The critics have given a mixed reaction to the return of the Sex and the City girls, but those of us who felt our Irish lives of the nineties had found a mirror in Manhattan, have found plenty to recognise in this season, too.

Miranda’s struggles with the ‘woke’ generation, Carrie – always happy to talk about sex with her friends – struggles now to share her intimacies with the podcast generation, and then there’s Charlotte negotiating life with a husband and challenging teenagers. Mix them all together and you have us fiftysomethings, the Generation Xers.

What many critics didn’t spot, however, was why SATC had found such a very loyal audience in Ireland, and not just because we swooned over its witty lines, great clothes and locations, but because – as with Samantha’s one-liners – the timing, for us, was perfect.

It landed towards the end of the noughties – we had come through the depressing eighties as teens, grown into confident young women in the early nineties and had landed the big city jobs just as Ireland, itself, was growing into the sophisticated upstart of Europe.

For me, personally, there were so many similarities, it was verging on creepy.
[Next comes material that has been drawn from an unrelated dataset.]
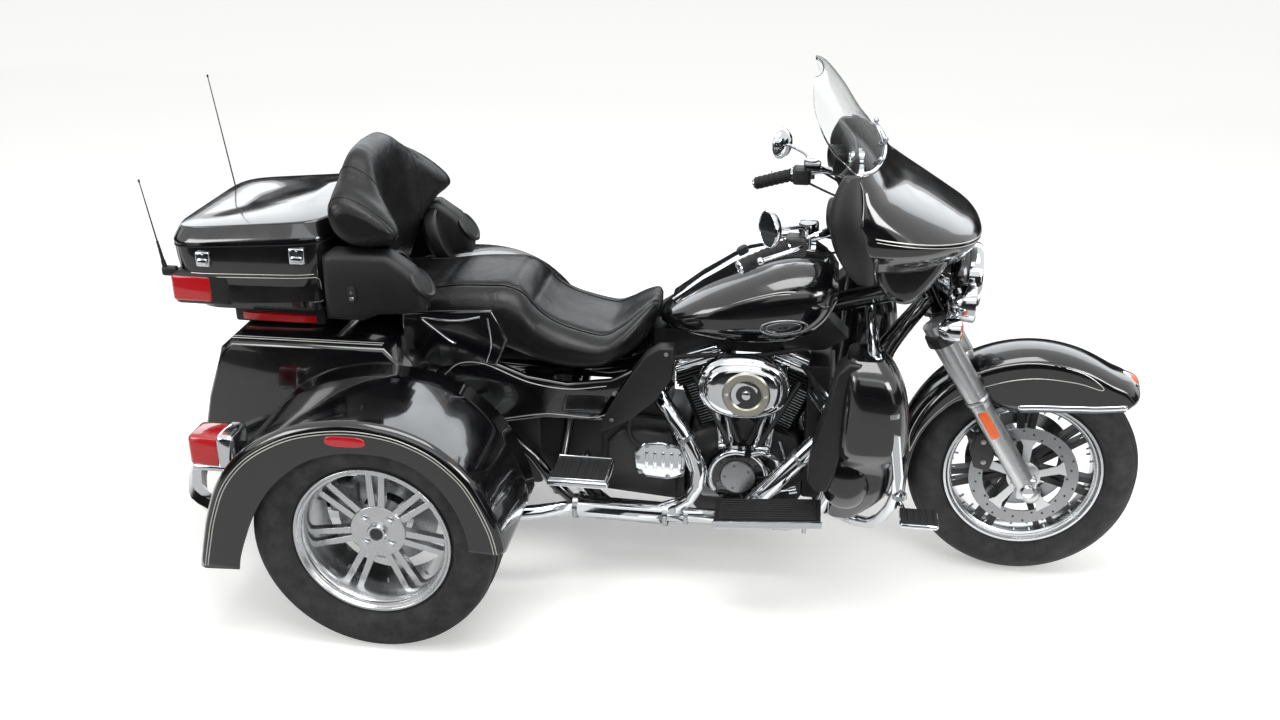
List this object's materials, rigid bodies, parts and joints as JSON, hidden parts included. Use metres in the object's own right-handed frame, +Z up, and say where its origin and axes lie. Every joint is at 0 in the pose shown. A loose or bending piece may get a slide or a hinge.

A few series in, the Celtic Tiger was beginning to take hold here. I had landed a senior role in a national paper in Dublin and my features editor suggested I write a weekly column on what seemed to him, I suspect, a ridiculously glamorous life. And so, ‘Single File’ was born, with just one brief: tell it like it is.
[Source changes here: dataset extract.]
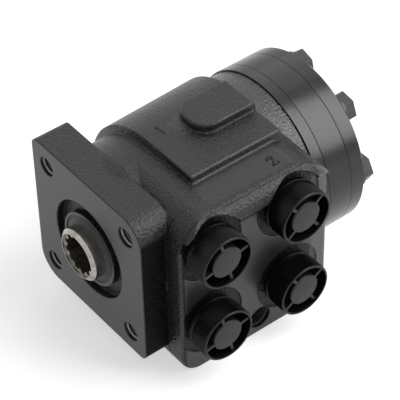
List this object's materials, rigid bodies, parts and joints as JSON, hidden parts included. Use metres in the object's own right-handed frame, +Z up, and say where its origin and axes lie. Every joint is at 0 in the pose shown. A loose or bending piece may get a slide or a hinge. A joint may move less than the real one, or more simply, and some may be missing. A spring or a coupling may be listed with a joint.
{
  "type": "orbital steering unit",
  "caption": "Load-sensing orbital steering unit: square column flange, side port face with four plugged ports, gear set and end cover on one shaft axis.",
  "frame": {"origin": "centre of the column bolt circle, on the column face and the shaft axis", "axes": "+X along the shaft from the column face to the end cover, -Y out of the port face, +Z up out of the cast top pad"},
  "size_m": [0.1383, 0.1104, 0.0992],
  "materials": {
    "painted_cast_iron": "black paint, semi-gloss",
    "steel": "machined",
    "painted_steel": "black paint, satin",
    "nitrile_rubber": "matt",
    "blackened_bolt_steel": "black oxide",
    "black_plastic": "moulded, satin"
  },
  "bodies": {
    "casing": {"housing": "painted_cast_iron", "dust_seal": "nitrile_rubber", "shaft_seal": "nitrile_rubber", "bearing_outer_race": "steel", "distributor_plate": "painted_steel", "plate_seal_ring": "nitrile_rubber", "rim_seal_ring": "nitrile_rubber", "cover_seal_ring": "nitrile_rubber", "gear_rim": "painted_steel", "end_cover": "painted_steel", "cover_bolts": "blackened_bolt_steel", "pin_bolt": "blackened_bolt_steel", "bolt_washers": "blackened_bolt_steel", "check_valve_seat": "steel", "check_valve_stop": "steel"},
    "bearing_cage": {"bearing_needle_cage": "steel"},
    "sleeve_set": {"sleeve": "steel", "cross_pin": "steel", "spring_ring": "steel", "centring_springs": "steel", "bearing_inner_race": "steel"},
    "spool": {"spool": "steel"},
    "orbiting_spacer": {"distance_piece": "steel"},
    "rotor": {"rotor": "steel"},
    "cardan": {"cardan_shaft": "steel"},
    "check_ball": {"check_valve_ball": "steel"},
    "plug_a": {"port_plug_a": "black_plastic"},
    "plug_b": {"port_plug_b": "black_plastic"},
    "plug_c": {"port_plug_c": "black_plastic"},
    "plug_d": {"port_plug_d": "black_plastic"}
  },
  "joints": [
    {"name": "sleeve_spin", "type": "hinge", "parent": "casing", "child": "sleeve_set", "pos_m": [0.033, 0, 0], "axis": [1, 0, 0], "continuous": true},
    {"name": "spool_deflection", "type": "hinge", "parent": "sleeve_set", "child": "spool", "pos_m": [0.033, 0, 0], "axis": [1, 0, 0], "range_deg": [-10, 10], "stiffness_Nm_per_rad": 6, "deforming": ["centring_springs"]},
    {"name": "cage_spin", "type": "hinge", "parent": "casing", "child": "bearing_cage", "pos_m": [0.01425, 0, 0], "axis": [1, 0, 0], "continuous": true},
    {"name": "spacer_orbit", "type": "hinge", "parent": "casing", "child": "orbiting_spacer", "pos_m": [0.1102, 0, 0], "axis": [1, 0, 0], "continuous": true},
    {"name": "rotor_spin", "type": "hinge", "parent": "orbiting_spacer", "child": "rotor", "pos_m": [0.1102, -0.003, 0], "axis": [1, 0, 0], "continuous": true},
    {"name": "cardan_spin", "type": "hinge", "parent": "orbiting_spacer", "child": "cardan", "pos_m": [0.033, 0, 0], "axis": [0.9992, -0.0388, 0], "continuous": true},
    {"name": "check_ball_lift", "type": "slide", "parent": "casing", "child": "check_ball", "axis": [1, 0, 0], "range_m": [0, 0.002]},
    {"name": "plug_a_pull", "type": "slide", "parent": "casing", "child": "plug_a", "axis": [0, -1, 0], "range_m": [0, 0.05]},
    {"name": "plug_b_pull", "type": "slide", "parent": "casing", "child": "plug_b", "axis": [0, -1, 0], "range_m": [0, 0.05]},
    {"name": "plug_c_pull", "type": "slide", "parent": "casing", "child": "plug_c", "axis": [0, -1, 0], "range_m": [0, 0.05]},
    {"name": "plug_d_pull", "type": "slide", "parent": "casing", "child": "plug_d", "axis": [0, -1, 0], "range_m": [0, 0.05]}
  ],
  "couplings": [
    {"joint": "cage_spin", "follows": "sleeve_spin", "ratio": 0.5},
    {"joint": "spacer_orbit", "follows": "sleeve_spin", "ratio": -6},
    {"joint": "rotor_spin", "follows": "sleeve_spin", "ratio": 7},
    {"joint": "cardan_spin", "follows": "sleeve_spin", "ratio": 7}
  ]
}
Those were certainly the days of vulgar excess in Ireland – and an endless stream of front row seats to concerts, theatre, corporate launches and chic nightclubs. Remember those heady days when nightclubs were constantly opening – not closing?

I even found a photo of me sprawled across a table in a short-lived club called ‘Sin’ in Temple Bar – kind of summing up the whole ethos of the era.
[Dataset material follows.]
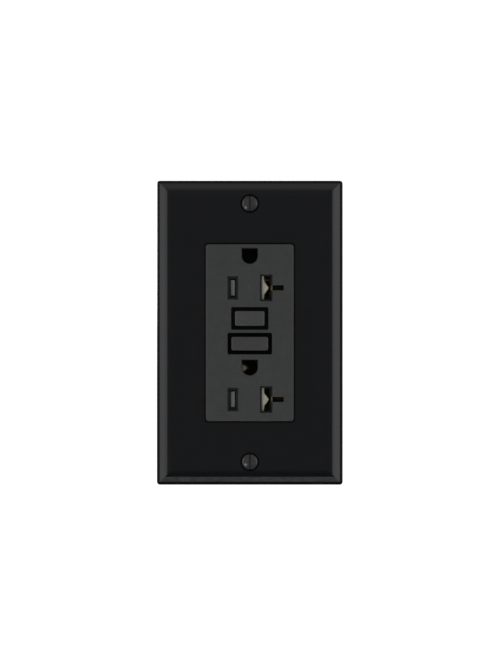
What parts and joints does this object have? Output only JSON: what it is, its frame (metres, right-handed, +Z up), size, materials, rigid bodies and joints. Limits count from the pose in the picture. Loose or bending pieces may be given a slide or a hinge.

In between champagne-fuelled perfume launches, long liquid business lunches, and shopping weekends in European capitals with like-minded friends, we had to rush home once a week to keep an eye on the goings and (literal) comings of our like-minded souls in New York.

And, like Carrie, we couldn’t really afford the lifestyles – but credit cards were a novelty we were encouraged to embrace. And most of us lived to regret.

And yes, it was tawdry at times, but as traumatised children of the eighties, we also embraced a version of that well-worn l’Oreal phrase which originated in the 70s – ‘because we were worth it’.

If I was to sum up the vulgarity of the era it would be in a work trip I was offered just days after starting my ‘glam’ job in the city – I was one of six journalists flown, for lunch, on a private jet to the Champagne region of France for the unveiling of the new range of a well-known spirit. I was back home in Crumlin by 5pm. I don’t think even Carrie could top that!

My own life became something of a parody of what was happening my on-screen compatriots, it seemed. My best male friend was a flamboyant but incredibly witty gay man, and my closest female friend was a veritable partner-in-crime on our legendary nights out.

I once heard a man on a bus reading my column aloud and suggesting our nights out were pure fantasy.

If you’re out there reading this now, mate, let me assure you we did meet two US airforce pilots on a night in The Viper Room on Aston Quay – they did ‘make their excuses’ when we tried to bring them into the legendary Manhattan café for an early breakfast, and my gay buddy did once tell a man he woke up with: ‘You have to go home now, my parents are coming over’ – only to be told: ‘Actually, you are in my house.’

There was just so much we had in common with Carrie et al, it seemed – the unsuitable men, the all-night analysis of that text or phone call, the regrets, the vintage dresses, the yearning for handbags, the rise of cupcakes – hell, we even went to New York and did the Sex and the City tour, during one of those many pre-Christmas shopping trips, of course.

Close to burn out, I opted to bring an end to the newspaper column – weirdly – on the very same week as the last SATC episode aired – so the de rigueur end-of-series watch-party served a dual purpose for myself and my willing protagonists.

We drank so many Cosmopolitans that night that we had to watch the episode again the next day to refresh our memories.

And, yes, during those dizzy years, I did have my own Mr Big. He was a tall, handsome businessman I met in a club  and, like Carrie and Big, we danced around each other for years. And just like that … he’s right here beside me now.

But exercise bikes are banned from our house!